* **SOURCE MATERIAL**:
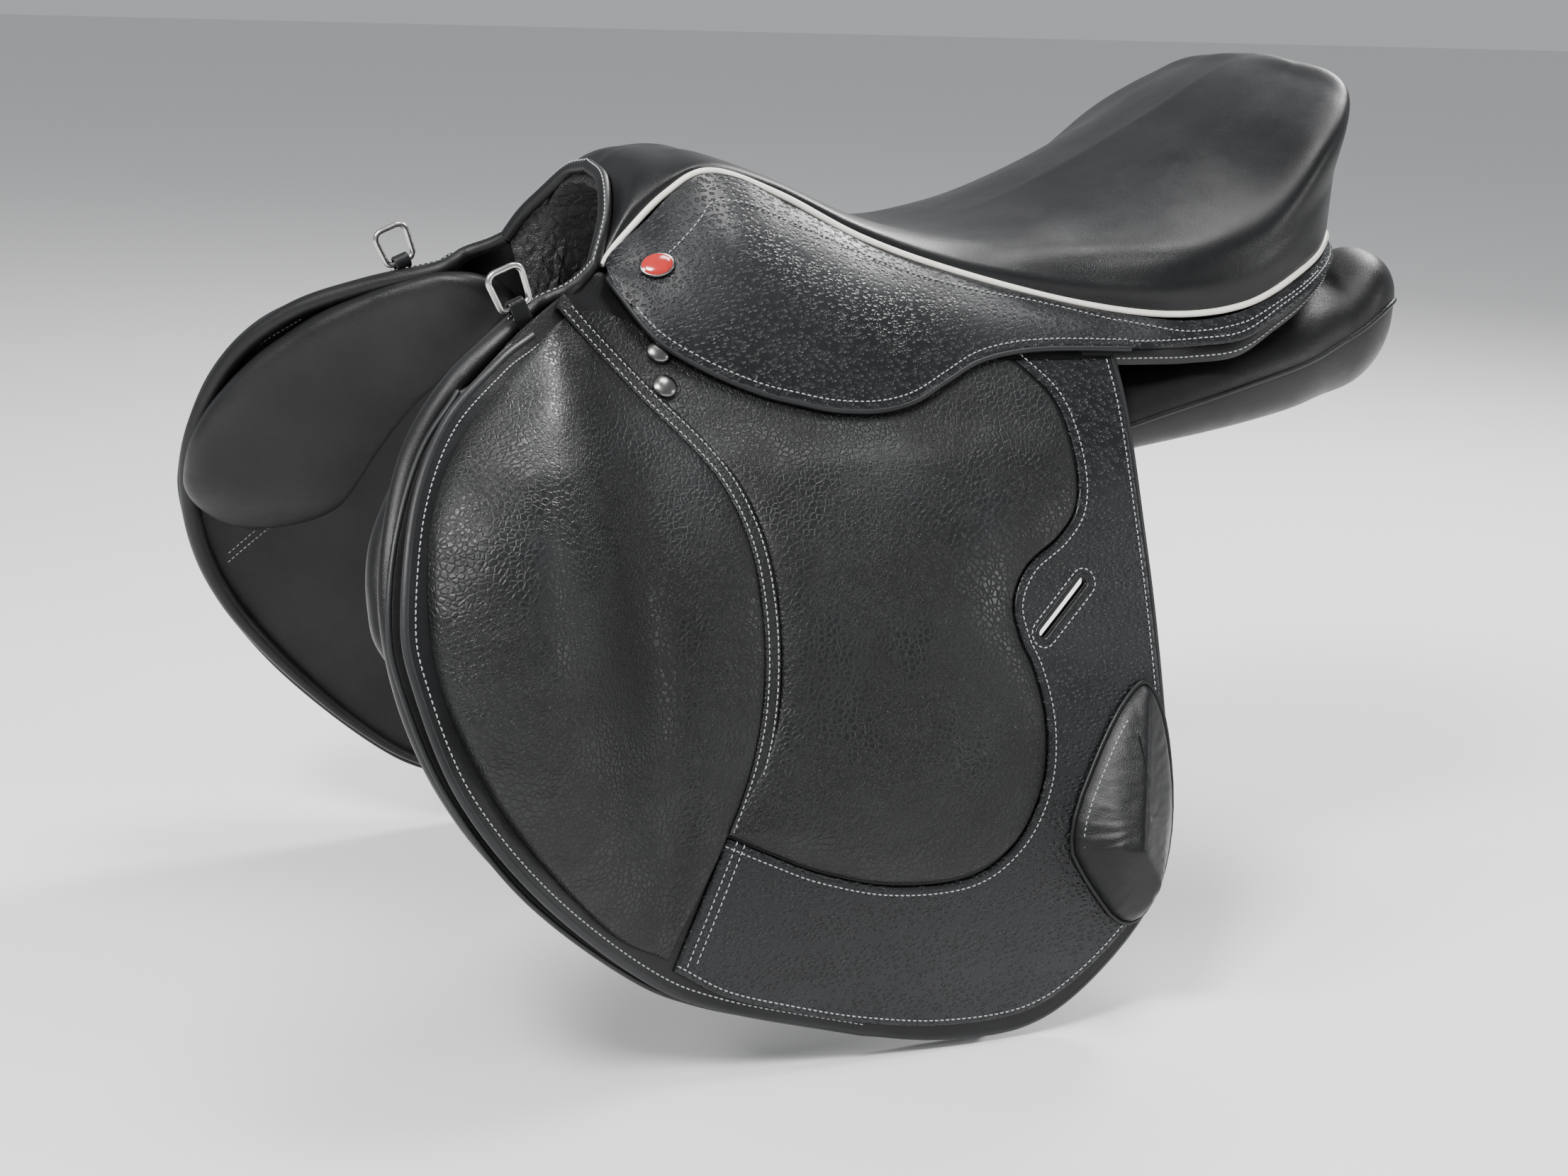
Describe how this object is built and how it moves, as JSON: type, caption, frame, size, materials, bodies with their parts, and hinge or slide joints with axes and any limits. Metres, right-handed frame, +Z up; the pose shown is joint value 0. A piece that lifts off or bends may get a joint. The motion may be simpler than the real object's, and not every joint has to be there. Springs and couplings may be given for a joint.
{
  "type": "english saddle",
  "caption": "English jumping saddle with padded flaps, knee and calf blocks, skirts, panels, girth straps and stirrup bars on a sprung tree.",
  "frame": {"origin": "on the centre line, at the level of the panels' inner edges under the deepest point of the seat", "axes": "+Z up, -X towards the pommel, -Y towards the near (left) side"},
  "size_m": [0.6551, 0.5074, 0.5076],
  "materials": {
    "calf_leather": "satin smooth calf",
    "grained_leather": "pebbled grain, satin",
    "printed_leather": "perforated print, satin",
    "lining_leather": "soft matte",
    "cream_piping": "smooth cream",
    "badge_enamel": "gloss red enamel",
    "satin_nickel": "satin",
    "steel": "brushed",
    "beech": "bare laminated beech",
    "seat_padding": "foam",
    "webbing": "woven flat webbing"
  },
  "bodies": {
    "root": {"tree_head": "beech", "gullet_lining": "lining_leather", "near_tree_rail": "beech", "off_tree_rail": "beech", "tree_cantle": "beech", "seat_cover": "calf_leather", "seat_foam": "seat_padding", "seat_web": "webbing", "seat_welt": "cream_piping", "arch_binding": "calf_leather", "girth_web_front": "webbing", "girth_web_rear": "webbing", "near_stirrup_bar": "steel", "near_bar_rivet_1": "steel", "near_bar_rivet_2": "steel", "near_catch_pin": "steel", "near_skirt_top": "printed_leather", "near_badge": "badge_enamel", "near_panel": "calf_leather", "near_front_roll": "calf_leather", "near_cantle_band": "calf_leather", "near_flap_head": "calf_leather", "near_sweat_flap": "lining_leather", "near_dee_tab": "calf_leather", "off_stirrup_bar": "steel", "off_bar_rivet_1": "steel", "off_bar_rivet_2": "steel", "off_catch_pin": "steel", "off_skirt_top": "printed_leather", "off_badge": "badge_enamel", "off_panel": "calf_leather", "off_front_roll": "calf_leather", "off_cantle_band": "calf_leather", "off_flap_head": "calf_leather", "off_sweat_flap": "lining_leather", "off_dee_tab": "calf_leather"},
    "near_flap_body": {"near_flap": "calf_leather", "near_flap_overlay": "printed_leather", "near_knee_pad": "grained_leather", "near_grip_pad": "grained_leather", "near_calf_block": "calf_leather", "near_flap_stud_1": "satin_nickel", "near_flap_stud_2": "satin_nickel"},
    "near_skirt_body": {"near_skirt": "printed_leather"},
    "near_front_billet_body": {"near_front_billet": "calf_leather"},
    "near_rear_billet_body": {"near_rear_billet": "calf_leather"},
    "near_catch_body": {"near_bar_catch": "steel"},
    "near_dee_body": {"near_dee_ring": "satin_nickel"},
    "off_flap_body": {"off_flap": "calf_leather", "off_flap_overlay": "printed_leather", "off_knee_pad": "grained_leather", "off_grip_pad": "grained_leather", "off_calf_block": "calf_leather", "off_flap_stud_1": "satin_nickel", "off_flap_stud_2": "satin_nickel"},
    "off_skirt_body": {"off_skirt": "printed_leather"},
    "off_front_billet_body": {"off_front_billet": "calf_leather"},
    "off_rear_billet_body": {"off_rear_billet": "calf_leather"},
    "off_catch_body": {"off_bar_catch": "steel"},
    "off_dee_body": {"off_dee_ring": "satin_nickel"}
  },
  "joints": [
    {"name": "near_flap_lift", "type": "hinge", "parent": "root", "child": "near_flap_body", "pos_m": [-0.188, -0.092, 0.05], "axis": [-0.9859, 0.1603, 0.0481], "range_deg": [0, 50]},
    {"name": "near_skirt_lift", "type": "hinge", "parent": "near_flap_body", "child": "near_skirt_body", "pos_m": [-0.188, -0.092, 0.05], "axis": [-0.9859, 0.1603, 0.0481], "range_deg": [0, 35]},
    {"name": "near_front_billet_swing", "type": "hinge", "parent": "root", "child": "near_front_billet_body", "pos_m": [-0.076, -0.10508, 0.02], "axis": [0, 1, 0], "range_deg": [-4, 4]},
    {"name": "near_rear_billet_swing", "type": "hinge", "parent": "root", "child": "near_rear_billet_body", "pos_m": [0.002, -0.11461, 0.02], "axis": [0, 1, 0], "range_deg": [-4, 4]},
    {"name": "near_catch_turn", "type": "hinge", "parent": "root", "child": "near_catch_body", "pos_m": [-0.092, -0.0875, 0.047], "axis": [0, -1, 0], "range_deg": [0, 80]},
    {"name": "near_dee_swing", "type": "hinge", "parent": "root", "child": "near_dee_body", "pos_m": [-0.248, -0.0953, 0.05], "axis": [-0.9207, 0, -0.3903], "range_deg": [-25, 25]},
    {"name": "off_flap_lift", "type": "hinge", "parent": "root", "child": "off_flap_body", "pos_m": [-0.188, 0.092, 0.05], "axis": [0.9859, 0.1603, -0.0481], "range_deg": [0, 50]},
    {"name": "off_skirt_lift", "type": "hinge", "parent": "off_flap_body", "child": "off_skirt_body", "pos_m": [-0.188, 0.092, 0.05], "axis": [0.9859, 0.1603, -0.0481], "range_deg": [0, 35]},
    {"name": "off_front_billet_swing", "type": "hinge", "parent": "root", "child": "off_front_billet_body", "pos_m": [-0.076, 0.10508, 0.02], "axis": [0, 1, 0], "range_deg": [-4, 4]},
    {"name": "off_rear_billet_swing", "type": "hinge", "parent": "root", "child": "off_rear_billet_body", "pos_m": [0.002, 0.11461, 0.02], "axis": [0, 1, 0], "range_deg": [-4, 4]},
    {"name": "off_catch_turn", "type": "hinge", "parent": "root", "child": "off_catch_body", "pos_m": [-0.092, 0.0875, 0.047], "axis": [0, -1, 0], "range_deg": [0, 80]},
    {"name": "off_dee_swing", "type": "hinge", "parent": "root", "child": "off_dee_body", "pos_m": [-0.248, 0.0953, 0.05], "axis": [-0.9207, 0, -0.3903], "range_deg": [-25, 25]}
  ]
}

* **TASK TO CARRY OUT**: Print all the data exactly.

* **THE SOLUTION**:
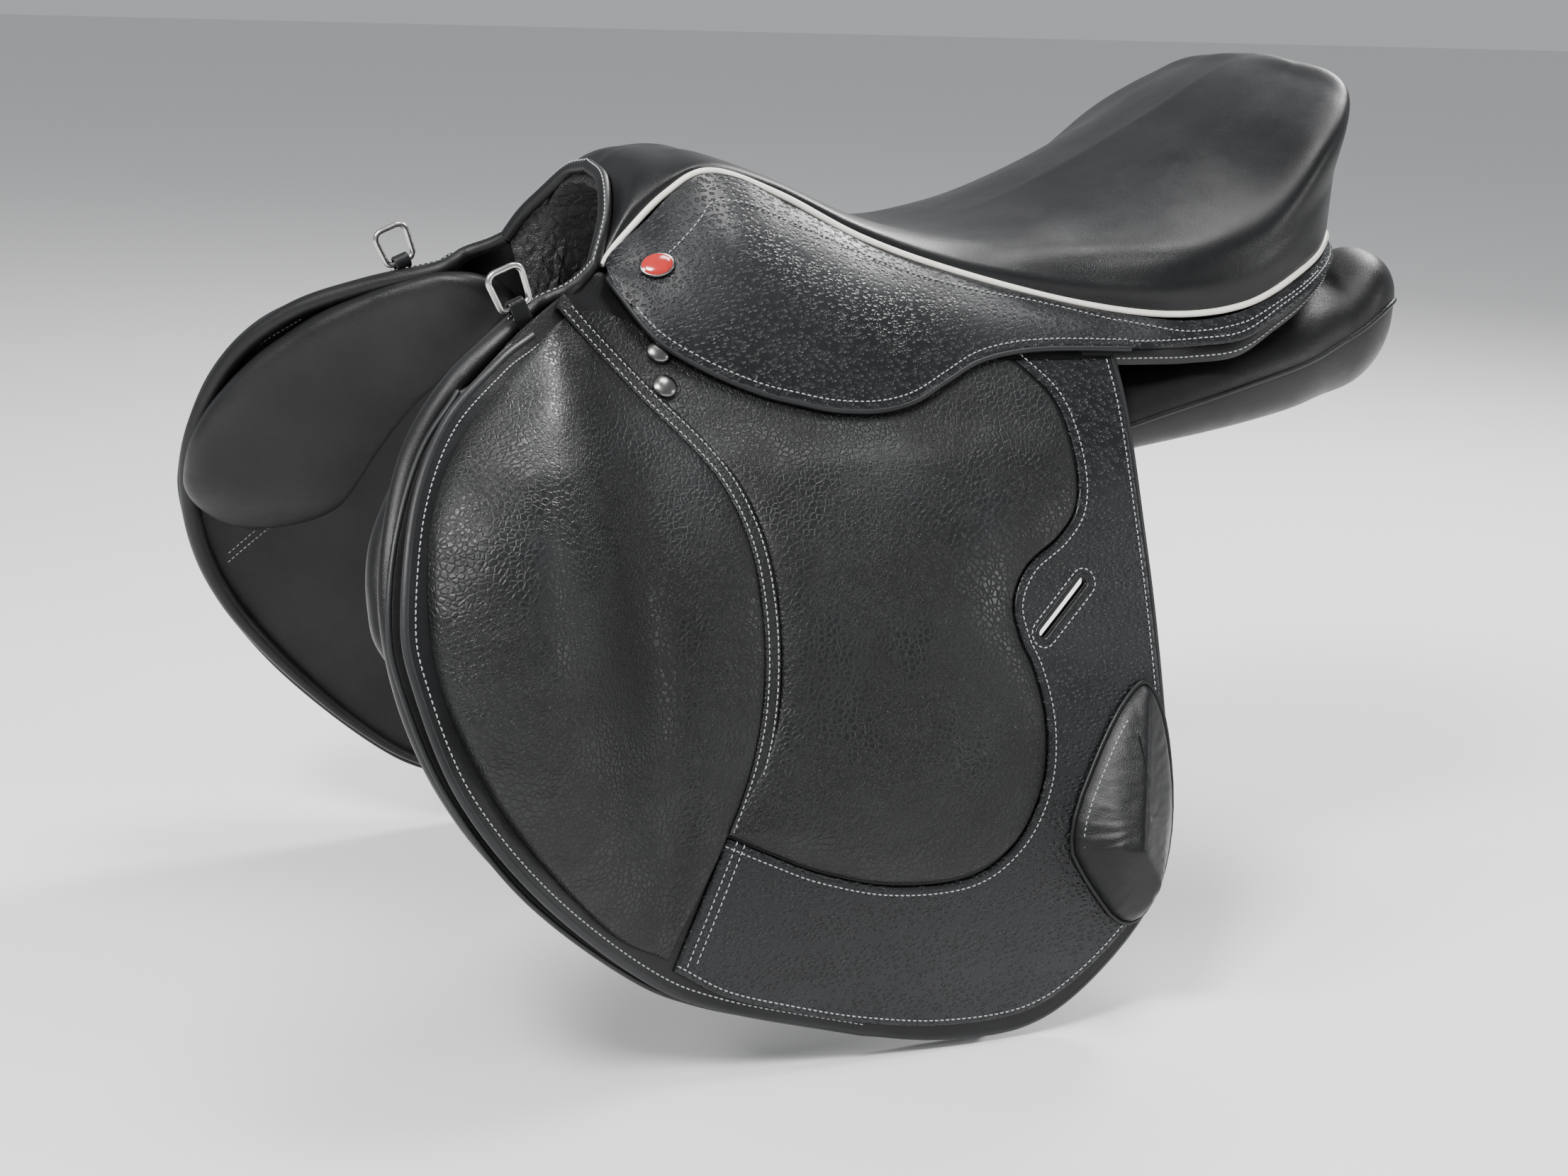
Describe how this object is built and how it moves, as JSON: type, caption, frame, size, materials, bodies with their parts, and hinge or slide joints with axes and any limits. Metres, right-handed frame, +Z up; the pose shown is joint value 0. A piece that lifts off or bends may get a joint. The motion may be simpler than the real object's, and not every joint has to be there. Springs and couplings may be given for a joint.
{
  "type": "english saddle",
  "caption": "English jumping saddle with padded flaps, knee and calf blocks, skirts, panels, girth straps and stirrup bars on a sprung tree.",
  "frame": {"origin": "on the centre line, at the level of the panels' inner edges under the deepest point of the seat", "axes": "+Z up, -X towards the pommel, -Y towards the near (left) side"},
  "size_m": [0.6551, 0.5074, 0.5076],
  "materials": {
    "calf_leather": "satin smooth calf",
    "grained_leather": "pebbled grain, satin",
    "printed_leather": "perforated print, satin",
    "lining_leather": "soft matte",
    "cream_piping": "smooth cream",
    "badge_enamel": "gloss red enamel",
    "satin_nickel": "satin",
    "steel": "brushed",
    "beech": "bare laminated beech",
    "seat_padding": "foam",
    "webbing": "woven flat webbing"
  },
  "bodies": {
    "root": {"tree_head": "beech", "gullet_lining": "lining_leather", "near_tree_rail": "beech", "off_tree_rail": "beech", "tree_cantle": "beech", "seat_cover": "calf_leather", "seat_foam": "seat_padding", "seat_web": "webbing", "seat_welt": "cream_piping", "arch_binding": "calf_leather", "girth_web_front": "webbing", "girth_web_rear": "webbing", "near_stirrup_bar": "steel", "near_bar_rivet_1": "steel", "near_bar_rivet_2": "steel", "near_catch_pin": "steel", "near_skirt_top": "printed_leather", "near_badge": "badge_enamel", "near_panel": "calf_leather", "near_front_roll": "calf_leather", "near_cantle_band": "calf_leather", "near_flap_head": "calf_leather", "near_sweat_flap": "lining_leather", "near_dee_tab": "calf_leather", "off_stirrup_bar": "steel", "off_bar_rivet_1": "steel", "off_bar_rivet_2": "steel", "off_catch_pin": "steel", "off_skirt_top": "printed_leather", "off_badge": "badge_enamel", "off_panel": "calf_leather", "off_front_roll": "calf_leather", "off_cantle_band": "calf_leather", "off_flap_head": "calf_leather", "off_sweat_flap": "lining_leather", "off_dee_tab": "calf_leather"},
    "near_flap_body": {"near_flap": "calf_leather", "near_flap_overlay": "printed_leather", "near_knee_pad": "grained_leather", "near_grip_pad": "grained_leather", "near_calf_block": "calf_leather", "near_flap_stud_1": "satin_nickel", "near_flap_stud_2": "satin_nickel"},
    "near_skirt_body": {"near_skirt": "printed_leather"},
    "near_front_billet_body": {"near_front_billet": "calf_leather"},
    "near_rear_billet_body": {"near_rear_billet": "calf_leather"},
    "near_catch_body": {"near_bar_catch": "steel"},
    "near_dee_body": {"near_dee_ring": "satin_nickel"},
    "off_flap_body": {"off_flap": "calf_leather", "off_flap_overlay": "printed_leather", "off_knee_pad": "grained_leather", "off_grip_pad": "grained_leather", "off_calf_block": "calf_leather", "off_flap_stud_1": "satin_nickel", "off_flap_stud_2": "satin_nickel"},
    "off_skirt_body": {"off_skirt": "printed_leather"},
    "off_front_billet_body": {"off_front_billet": "calf_leather"},
    "off_rear_billet_body": {"off_rear_billet": "calf_leather"},
    "off_catch_body": {"off_bar_catch": "steel"},
    "off_dee_body": {"off_dee_ring": "satin_nickel"}
  },
  "joints": [
    {"name": "near_flap_lift", "type": "hinge", "parent": "root", "child": "near_flap_body", "pos_m": [-0.188, -0.092, 0.05], "axis": [-0.9859, 0.1603, 0.0481], "range_deg": [0, 50]},
    {"name": "near_skirt_lift", "type": "hinge", "parent": "near_flap_body", "child": "near_skirt_body", "pos_m": [-0.188, -0.092, 0.05], "axis": [-0.9859, 0.1603, 0.0481], "range_deg": [0, 35]},
    {"name": "near_front_billet_swing", "type": "hinge", "parent": "root", "child": "near_front_billet_body", "pos_m": [-0.076, -0.10508, 0.02], "axis": [0, 1, 0], "range_deg": [-4, 4]},
    {"name": "near_rear_billet_swing", "type": "hinge", "parent": "root", "child": "near_rear_billet_body", "pos_m": [0.002, -0.11461, 0.02], "axis": [0, 1, 0], "range_deg": [-4, 4]},
    {"name": "near_catch_turn", "type": "hinge", "parent": "root", "child": "near_catch_body", "pos_m": [-0.092, -0.0875, 0.047], "axis": [0, -1, 0], "range_deg": [0, 80]},
    {"name": "near_dee_swing", "type": "hinge", "parent": "root", "child": "near_dee_body", "pos_m": [-0.248, -0.0953, 0.05], "axis": [-0.9207, 0, -0.3903], "range_deg": [-25, 25]},
    {"name": "off_flap_lift", "type": "hinge", "parent": "root", "child": "off_flap_body", "pos_m": [-0.188, 0.092, 0.05], "axis": [0.9859, 0.1603, -0.0481], "range_deg": [0, 50]},
    {"name": "off_skirt_lift", "type": "hinge", "parent": "off_flap_body", "child": "off_skirt_body", "pos_m": [-0.188, 0.092, 0.05], "axis": [0.9859, 0.1603, -0.0481], "range_deg": [0, 35]},
    {"name": "off_front_billet_swing", "type": "hinge", "parent": "root", "child": "off_front_billet_body", "pos_m": [-0.076, 0.10508, 0.02], "axis": [0, 1, 0], "range_deg": [-4, 4]},
    {"name": "off_rear_billet_swing", "type": "hinge", "parent": "root", "child": "off_rear_billet_body", "pos_m": [0.002, 0.11461, 0.02], "axis": [0, 1, 0], "range_deg": [-4, 4]},
    {"name": "off_catch_turn", "type": "hinge", "parent": "root", "child": "off_catch_body", "pos_m": [-0.092, 0.0875, 0.047], "axis": [0, -1, 0], "range_deg": [0, 80]},
    {"name": "off_dee_swing", "type": "hinge", "parent": "root", "child": "off_dee_body", "pos_m": [-0.248, 0.0953, 0.05], "axis": [-0.9207, 0, -0.3903], "range_deg": [-25, 25]}
  ]
}